3. Confirm you haven't unplugged the fuse to the ECM or disconnected the battery recently. (Aftermarket ECMs required that the ignition is turned off and on 3 times at 30 second cycles for each off and each on. This allows the ECM to retrieve the existing engine conditions. I don't know if a stock HD ECM requires this.)
4. Confirm that the fuel filter has been changed at no more than every 35K (from my experience).
5. Confirm that your fuel pressure and the power to the ECM when cranking is up to spec. If it isn't, then ECM's become unpredictable sources of hard to find issues.
So far you haven't spent hardly any money and if all of these turn out to be OK, then you probably have one of those Harely bugs that are very hard to find. The only thing that I have found that can help solve those is a VERY knowledgeable techhead at a dealership with a little black box (seems to be a rare find) or riding it until it really breaks.
A quality new aftermarket ECM that is NOT a piggyback is at least $800 last time I checked. It takes a looooonng time to receive real value from that expense for a stock bike and a normal rider. It only takes a minute for someone that likes to brag on a bar stool, though. They are not required for a relatively stock bike which you report yours to be.
I spent 6 months arguing with an ECM manufacturer until I finally got someone on the line that could answer a simple question. Once it was answered then I was able to fix the problem right away. Jumping a step in problem solving is what sends you on a wild goose chase.
Keep us posted.
C#
Last edited by cwsharp; Oct 5, 2015 at 08:17 AM.
Well, so far I've only spent $50 on the battery cables and that turns out to have been a very good investment. I also cleaned the IAC at $0. Having an engineering background, I don't like not understanding things and resolving problems is what I do.

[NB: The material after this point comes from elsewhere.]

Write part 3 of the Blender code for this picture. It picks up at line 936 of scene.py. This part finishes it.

I'll keep at it until I find the culprit. I did take it to the dealer and had them put it on the diagnostic machine and of course nothing found.
This kinda crap though makes me long for the days of points and condensers, and manual chokes..

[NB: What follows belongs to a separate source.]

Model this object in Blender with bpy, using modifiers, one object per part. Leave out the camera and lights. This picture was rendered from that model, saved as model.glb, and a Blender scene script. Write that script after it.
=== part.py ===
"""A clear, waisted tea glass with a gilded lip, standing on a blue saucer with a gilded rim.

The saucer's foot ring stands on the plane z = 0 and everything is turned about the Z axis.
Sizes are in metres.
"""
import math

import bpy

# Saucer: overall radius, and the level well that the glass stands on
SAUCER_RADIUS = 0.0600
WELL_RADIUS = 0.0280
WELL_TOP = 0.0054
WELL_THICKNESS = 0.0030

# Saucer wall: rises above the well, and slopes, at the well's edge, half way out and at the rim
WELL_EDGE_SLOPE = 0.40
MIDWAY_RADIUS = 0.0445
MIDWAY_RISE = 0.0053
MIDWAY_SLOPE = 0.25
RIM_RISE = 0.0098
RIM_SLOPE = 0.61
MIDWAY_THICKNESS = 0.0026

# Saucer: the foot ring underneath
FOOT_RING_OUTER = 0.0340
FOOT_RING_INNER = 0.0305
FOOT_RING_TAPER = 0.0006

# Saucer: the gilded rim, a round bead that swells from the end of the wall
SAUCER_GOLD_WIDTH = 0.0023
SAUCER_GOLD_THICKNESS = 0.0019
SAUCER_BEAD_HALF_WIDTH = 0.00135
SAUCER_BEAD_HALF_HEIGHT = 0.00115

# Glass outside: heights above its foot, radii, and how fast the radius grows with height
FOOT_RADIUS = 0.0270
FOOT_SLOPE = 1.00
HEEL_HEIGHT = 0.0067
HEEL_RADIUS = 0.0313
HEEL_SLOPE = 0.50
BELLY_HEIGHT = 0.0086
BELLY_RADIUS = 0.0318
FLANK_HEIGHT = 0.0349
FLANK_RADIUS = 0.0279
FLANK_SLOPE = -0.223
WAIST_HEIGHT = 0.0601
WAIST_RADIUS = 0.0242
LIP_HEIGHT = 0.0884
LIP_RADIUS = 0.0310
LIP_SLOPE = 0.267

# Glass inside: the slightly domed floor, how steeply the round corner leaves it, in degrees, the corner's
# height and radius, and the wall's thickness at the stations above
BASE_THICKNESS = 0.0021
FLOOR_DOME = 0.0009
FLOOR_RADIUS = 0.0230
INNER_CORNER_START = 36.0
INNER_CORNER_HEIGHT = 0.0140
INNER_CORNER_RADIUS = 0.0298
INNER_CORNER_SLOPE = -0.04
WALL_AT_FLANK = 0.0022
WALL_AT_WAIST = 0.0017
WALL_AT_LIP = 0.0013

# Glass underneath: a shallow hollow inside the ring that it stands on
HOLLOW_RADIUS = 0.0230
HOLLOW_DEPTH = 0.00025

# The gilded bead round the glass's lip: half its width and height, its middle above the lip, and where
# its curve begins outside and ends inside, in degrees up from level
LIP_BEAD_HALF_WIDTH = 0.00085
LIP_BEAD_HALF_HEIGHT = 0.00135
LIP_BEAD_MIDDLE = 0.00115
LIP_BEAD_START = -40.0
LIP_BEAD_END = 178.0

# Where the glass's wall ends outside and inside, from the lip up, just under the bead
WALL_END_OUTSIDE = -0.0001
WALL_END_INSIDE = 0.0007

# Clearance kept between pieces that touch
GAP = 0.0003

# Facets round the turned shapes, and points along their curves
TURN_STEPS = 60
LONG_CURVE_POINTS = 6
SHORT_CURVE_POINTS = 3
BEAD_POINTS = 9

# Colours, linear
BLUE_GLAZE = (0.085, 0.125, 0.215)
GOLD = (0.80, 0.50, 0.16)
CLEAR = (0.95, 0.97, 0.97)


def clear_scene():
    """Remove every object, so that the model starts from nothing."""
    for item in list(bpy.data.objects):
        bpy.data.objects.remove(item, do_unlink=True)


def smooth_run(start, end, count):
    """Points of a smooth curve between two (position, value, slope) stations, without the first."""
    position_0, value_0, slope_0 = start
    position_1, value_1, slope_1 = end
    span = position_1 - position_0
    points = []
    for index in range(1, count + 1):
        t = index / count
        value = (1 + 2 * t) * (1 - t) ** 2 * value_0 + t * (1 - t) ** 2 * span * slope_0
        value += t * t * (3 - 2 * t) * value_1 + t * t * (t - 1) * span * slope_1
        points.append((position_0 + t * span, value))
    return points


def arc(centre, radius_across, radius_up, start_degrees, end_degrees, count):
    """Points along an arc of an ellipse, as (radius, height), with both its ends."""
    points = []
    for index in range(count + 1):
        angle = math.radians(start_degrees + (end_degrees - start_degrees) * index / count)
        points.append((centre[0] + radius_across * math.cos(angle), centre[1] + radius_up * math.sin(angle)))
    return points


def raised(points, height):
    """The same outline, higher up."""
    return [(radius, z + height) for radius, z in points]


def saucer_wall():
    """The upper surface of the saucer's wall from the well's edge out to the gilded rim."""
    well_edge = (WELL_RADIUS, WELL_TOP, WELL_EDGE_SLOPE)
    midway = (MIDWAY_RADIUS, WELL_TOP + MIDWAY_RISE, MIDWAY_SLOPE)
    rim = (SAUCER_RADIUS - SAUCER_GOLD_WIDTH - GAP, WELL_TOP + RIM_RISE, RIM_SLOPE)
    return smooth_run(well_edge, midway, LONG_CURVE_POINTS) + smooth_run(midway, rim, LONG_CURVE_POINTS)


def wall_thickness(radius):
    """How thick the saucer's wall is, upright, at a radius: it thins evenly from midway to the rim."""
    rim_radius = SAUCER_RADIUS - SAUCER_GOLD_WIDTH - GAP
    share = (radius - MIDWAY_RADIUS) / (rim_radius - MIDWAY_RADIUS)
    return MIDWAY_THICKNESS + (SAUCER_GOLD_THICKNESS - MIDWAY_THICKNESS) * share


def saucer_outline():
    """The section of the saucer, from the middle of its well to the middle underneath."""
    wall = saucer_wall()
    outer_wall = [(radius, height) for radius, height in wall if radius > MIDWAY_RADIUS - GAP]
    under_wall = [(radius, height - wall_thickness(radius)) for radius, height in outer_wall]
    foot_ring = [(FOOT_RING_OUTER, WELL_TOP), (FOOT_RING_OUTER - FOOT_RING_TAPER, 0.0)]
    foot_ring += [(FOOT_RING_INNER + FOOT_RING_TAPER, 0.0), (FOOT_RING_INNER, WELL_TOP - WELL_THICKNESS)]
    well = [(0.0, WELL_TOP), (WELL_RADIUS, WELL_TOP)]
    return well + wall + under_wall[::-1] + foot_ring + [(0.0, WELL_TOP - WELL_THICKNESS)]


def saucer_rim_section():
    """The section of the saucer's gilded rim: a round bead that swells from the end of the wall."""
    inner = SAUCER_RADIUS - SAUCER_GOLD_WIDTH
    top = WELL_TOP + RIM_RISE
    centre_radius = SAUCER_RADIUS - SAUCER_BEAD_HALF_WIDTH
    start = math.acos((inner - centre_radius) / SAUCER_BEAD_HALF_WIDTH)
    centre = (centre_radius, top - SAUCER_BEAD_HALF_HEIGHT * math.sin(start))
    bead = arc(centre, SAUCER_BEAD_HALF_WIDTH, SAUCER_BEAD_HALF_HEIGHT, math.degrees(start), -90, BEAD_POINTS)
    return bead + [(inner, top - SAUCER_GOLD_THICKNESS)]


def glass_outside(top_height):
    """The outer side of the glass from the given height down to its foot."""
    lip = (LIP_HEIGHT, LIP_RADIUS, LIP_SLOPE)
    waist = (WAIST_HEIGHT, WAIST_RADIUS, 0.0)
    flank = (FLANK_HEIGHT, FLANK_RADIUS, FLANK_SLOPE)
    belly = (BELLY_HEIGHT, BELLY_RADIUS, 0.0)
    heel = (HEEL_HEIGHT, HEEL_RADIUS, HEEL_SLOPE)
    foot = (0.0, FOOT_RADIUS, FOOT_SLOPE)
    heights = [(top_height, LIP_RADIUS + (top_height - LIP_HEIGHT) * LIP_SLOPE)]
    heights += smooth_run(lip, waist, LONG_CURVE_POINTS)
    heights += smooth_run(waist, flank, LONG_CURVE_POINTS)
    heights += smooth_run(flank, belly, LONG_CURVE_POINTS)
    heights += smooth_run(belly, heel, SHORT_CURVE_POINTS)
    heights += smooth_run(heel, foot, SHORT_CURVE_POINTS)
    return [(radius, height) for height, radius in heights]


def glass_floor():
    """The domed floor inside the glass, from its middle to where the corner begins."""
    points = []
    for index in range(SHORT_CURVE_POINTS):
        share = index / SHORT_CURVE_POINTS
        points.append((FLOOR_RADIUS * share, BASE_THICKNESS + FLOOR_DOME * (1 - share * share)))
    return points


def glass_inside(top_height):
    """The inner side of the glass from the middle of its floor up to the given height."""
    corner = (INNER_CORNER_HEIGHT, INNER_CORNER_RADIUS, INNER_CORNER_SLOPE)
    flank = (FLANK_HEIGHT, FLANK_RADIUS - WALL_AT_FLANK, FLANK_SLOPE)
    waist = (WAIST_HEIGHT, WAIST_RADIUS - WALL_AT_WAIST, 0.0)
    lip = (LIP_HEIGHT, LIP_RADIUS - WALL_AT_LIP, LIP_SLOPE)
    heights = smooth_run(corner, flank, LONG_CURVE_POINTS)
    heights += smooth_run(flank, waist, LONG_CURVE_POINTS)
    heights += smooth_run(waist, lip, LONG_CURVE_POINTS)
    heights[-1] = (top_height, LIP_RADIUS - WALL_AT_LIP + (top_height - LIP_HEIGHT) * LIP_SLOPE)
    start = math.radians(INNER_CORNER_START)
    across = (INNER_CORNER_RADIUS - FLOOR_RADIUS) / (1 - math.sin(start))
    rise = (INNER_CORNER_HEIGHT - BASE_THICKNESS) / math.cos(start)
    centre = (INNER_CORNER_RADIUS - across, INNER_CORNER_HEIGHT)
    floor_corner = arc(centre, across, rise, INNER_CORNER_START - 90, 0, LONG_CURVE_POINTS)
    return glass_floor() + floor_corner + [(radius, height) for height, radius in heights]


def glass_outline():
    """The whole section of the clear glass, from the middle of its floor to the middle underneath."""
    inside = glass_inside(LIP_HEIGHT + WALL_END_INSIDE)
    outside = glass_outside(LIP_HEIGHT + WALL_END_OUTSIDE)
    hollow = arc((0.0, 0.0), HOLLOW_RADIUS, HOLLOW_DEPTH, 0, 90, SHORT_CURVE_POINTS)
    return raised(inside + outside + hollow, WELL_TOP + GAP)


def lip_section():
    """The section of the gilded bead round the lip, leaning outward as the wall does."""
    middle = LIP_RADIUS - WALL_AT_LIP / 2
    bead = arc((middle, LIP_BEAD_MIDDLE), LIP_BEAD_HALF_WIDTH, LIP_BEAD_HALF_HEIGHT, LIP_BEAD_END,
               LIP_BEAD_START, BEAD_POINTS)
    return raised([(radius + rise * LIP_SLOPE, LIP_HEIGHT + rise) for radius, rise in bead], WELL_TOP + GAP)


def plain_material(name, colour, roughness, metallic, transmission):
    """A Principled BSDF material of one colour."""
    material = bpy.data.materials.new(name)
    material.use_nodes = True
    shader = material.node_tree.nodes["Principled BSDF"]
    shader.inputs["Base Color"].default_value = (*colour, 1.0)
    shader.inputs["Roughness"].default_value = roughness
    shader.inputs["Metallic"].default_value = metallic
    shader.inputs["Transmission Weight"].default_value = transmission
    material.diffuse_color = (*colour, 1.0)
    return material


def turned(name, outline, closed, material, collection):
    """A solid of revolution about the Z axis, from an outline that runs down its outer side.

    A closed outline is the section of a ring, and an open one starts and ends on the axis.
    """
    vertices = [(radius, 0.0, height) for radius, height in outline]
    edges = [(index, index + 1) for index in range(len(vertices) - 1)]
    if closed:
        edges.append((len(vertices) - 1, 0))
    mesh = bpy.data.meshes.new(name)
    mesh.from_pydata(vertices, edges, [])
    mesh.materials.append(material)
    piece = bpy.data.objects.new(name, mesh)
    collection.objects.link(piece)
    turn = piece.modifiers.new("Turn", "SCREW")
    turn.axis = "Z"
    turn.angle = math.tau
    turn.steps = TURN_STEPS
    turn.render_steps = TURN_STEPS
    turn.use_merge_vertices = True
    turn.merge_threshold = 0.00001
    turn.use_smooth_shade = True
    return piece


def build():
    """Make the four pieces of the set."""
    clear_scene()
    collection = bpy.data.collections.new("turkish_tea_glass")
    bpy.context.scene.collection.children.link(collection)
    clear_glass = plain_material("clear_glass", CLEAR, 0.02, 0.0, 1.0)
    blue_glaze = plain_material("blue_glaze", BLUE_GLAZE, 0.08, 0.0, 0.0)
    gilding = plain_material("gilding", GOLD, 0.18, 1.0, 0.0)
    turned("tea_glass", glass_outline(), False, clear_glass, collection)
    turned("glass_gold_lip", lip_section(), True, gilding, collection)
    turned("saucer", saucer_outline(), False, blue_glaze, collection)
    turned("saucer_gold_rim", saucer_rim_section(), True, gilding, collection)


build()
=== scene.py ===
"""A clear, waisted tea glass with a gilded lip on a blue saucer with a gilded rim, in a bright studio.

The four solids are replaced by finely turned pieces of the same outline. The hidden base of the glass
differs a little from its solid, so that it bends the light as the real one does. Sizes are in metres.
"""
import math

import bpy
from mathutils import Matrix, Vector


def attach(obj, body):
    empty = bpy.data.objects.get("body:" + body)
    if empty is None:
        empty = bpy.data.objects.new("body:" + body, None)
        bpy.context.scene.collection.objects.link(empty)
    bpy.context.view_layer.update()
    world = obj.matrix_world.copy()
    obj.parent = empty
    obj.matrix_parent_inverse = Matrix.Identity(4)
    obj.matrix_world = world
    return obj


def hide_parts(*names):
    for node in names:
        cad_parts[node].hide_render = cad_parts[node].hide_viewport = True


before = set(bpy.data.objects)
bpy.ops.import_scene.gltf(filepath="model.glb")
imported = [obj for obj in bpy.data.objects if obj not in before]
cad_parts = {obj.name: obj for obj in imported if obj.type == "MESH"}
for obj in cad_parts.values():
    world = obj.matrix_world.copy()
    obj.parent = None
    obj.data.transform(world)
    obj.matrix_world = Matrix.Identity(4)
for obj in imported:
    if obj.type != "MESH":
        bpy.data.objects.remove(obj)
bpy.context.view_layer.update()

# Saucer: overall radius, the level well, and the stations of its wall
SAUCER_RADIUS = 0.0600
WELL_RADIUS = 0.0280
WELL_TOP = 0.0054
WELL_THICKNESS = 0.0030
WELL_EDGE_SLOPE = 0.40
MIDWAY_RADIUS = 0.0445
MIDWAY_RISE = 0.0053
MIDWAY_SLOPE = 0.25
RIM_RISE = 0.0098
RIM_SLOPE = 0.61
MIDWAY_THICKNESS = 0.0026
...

I'll keep at it until I find the culprit. I did take it to the dealer and had them put it on the diagnostic machine and of course nothing found.
This kinda crap though makes me long for the days of points and condensers, and manual chokes..
Splatttt, still looking for that thanks button.
I don't know if it means anything, but I've noticed that if I wait about 5-10 seconds AFTER the dash lights go out before trying to start the bike it seems to behave much better when starting. I've always waited for the lights to go out, but the extra delay seeming to improve things is curious..
I don't know if it means anything, but I've noticed that if I wait about 5-10 seconds AFTER the dash lights go out before trying to start the bike it seems to behave much better when starting. I've always waited for the lights to go out, but the extra delay seeming to improve things is curious..
you're welcome brother.
Though I'm not sure about any of my suggestions, other than that with me, I tend to go with what sounds the most obvious.
Waiting 10 sec.'s is a good idea before hitting the ignition. Like a fillin a shot glass.
Though I'm not sure about any of my suggestions, other than that with me, I tend to go with what sounds the most obvious.
Waiting 10 sec.'s is a good idea before hitting the ignition. Like a fillin a shot glass.
A genII ECM would start cold fine with fuel pressure and elec power out of spec... and a genIII would not.
C#
C#
Cool, thnx! So when did HD start using the GenIII ECM's?